Qu'est-ce que construire un corps où n'existe
que la mémoire du soleil ? C'est presque la terre ferme.
Presque le dos de la terre, l'eau qui ouvre le regard.
Mais le cheval avance, le regard est grand ouvert.

Je suis un peu de mer entre deux collines, je suis
le bois et la sève de l'arbre sous des décombres,
je suis le cheval fourbu et obstiné au sommet
de la colline morcelée et de la gorge ouverte.

Entre des genêts et des pierres je suis un corps construit
par le paysage nu, je suis quasiment un souffle complice
de la simplicité absolue,
de l'ample respiration de la pure altitude.

Qu'est-ce que construire un corps dans le paysage
avec la mémoire du soleil sous le plafond bas des nuages ?
Je suis une force féroce, avec un cheval en arrêt.

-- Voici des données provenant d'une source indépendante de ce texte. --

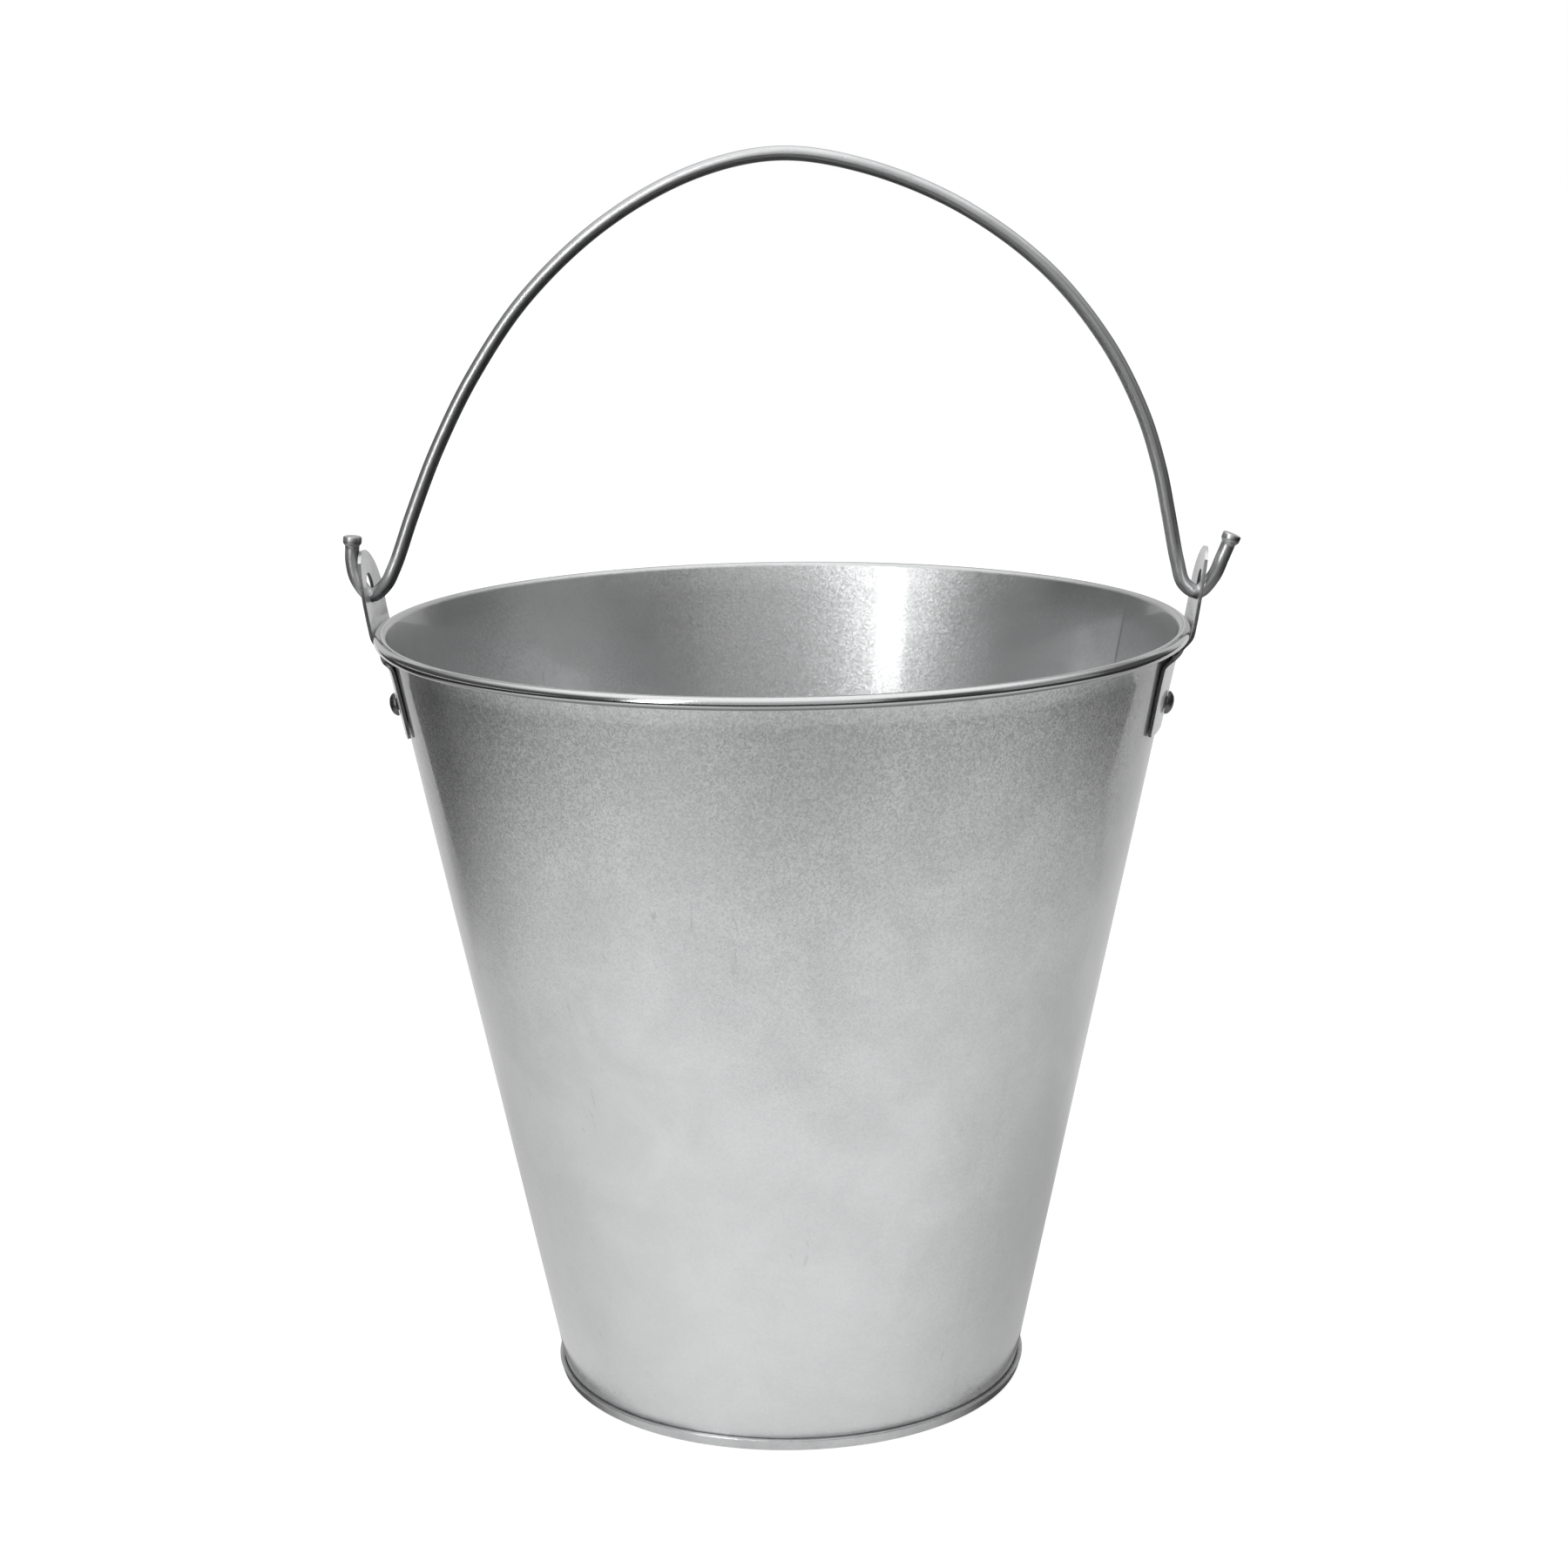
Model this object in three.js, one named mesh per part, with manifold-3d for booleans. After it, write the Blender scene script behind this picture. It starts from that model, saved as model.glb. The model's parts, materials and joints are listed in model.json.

Dans «Accords», RAMOS ROSA revient à la création d’une poésie foncièrement heureuse écrite par un homme foncièrement… Désespéré! Il y a aussi beaucoup de métaphores. C’est la poésie d’un écorché vif, une vision tragique du monde avec parfois des «éclairs» de bonheur, des cris de souffrance qui accèdent soudain à la plénitude. Une sorte de rêverie, qui nous plonge dans un monde imaginaire chatoyant. On y éprouve p. ex. les sensations physiques de la caresse du souffle du vent. On pourrait la comparer à la poésie d’Yves BONNEFOY (1923 – 2016), en France.

«Les amants»

Je cherchais un lieu aux formes végétales,
un lieu ou bien le monde, un horizon, un bois,
la gloire souveraine de la mer et, parmi de futures étoiles,
le corps plein de sources parmi les vents du large
et son nom, le cantique de la terre, le cantique de la mer.
Oui, j’aimais la lumière avec violence et douceur
et avec la pierre du vent je déchirais l’espace.
Les dents serraient le présent, l’amant s’abreuvait
des yeux grands ouverts du monde. L’amante était l’air et le feu,
le recommencement. Lui, il embrasse les îles de sa poitrine,
éveille la tempête de ses hanches. La mer renaît
avec sa véhémence et son message de néant,
et les corps s’apaisent entre l’ombre et l’écume.

Voilà, il n’y a pas grand-chose à ajouter de plus… Un livre idéal pour partir à la découverte du grand poète portugais.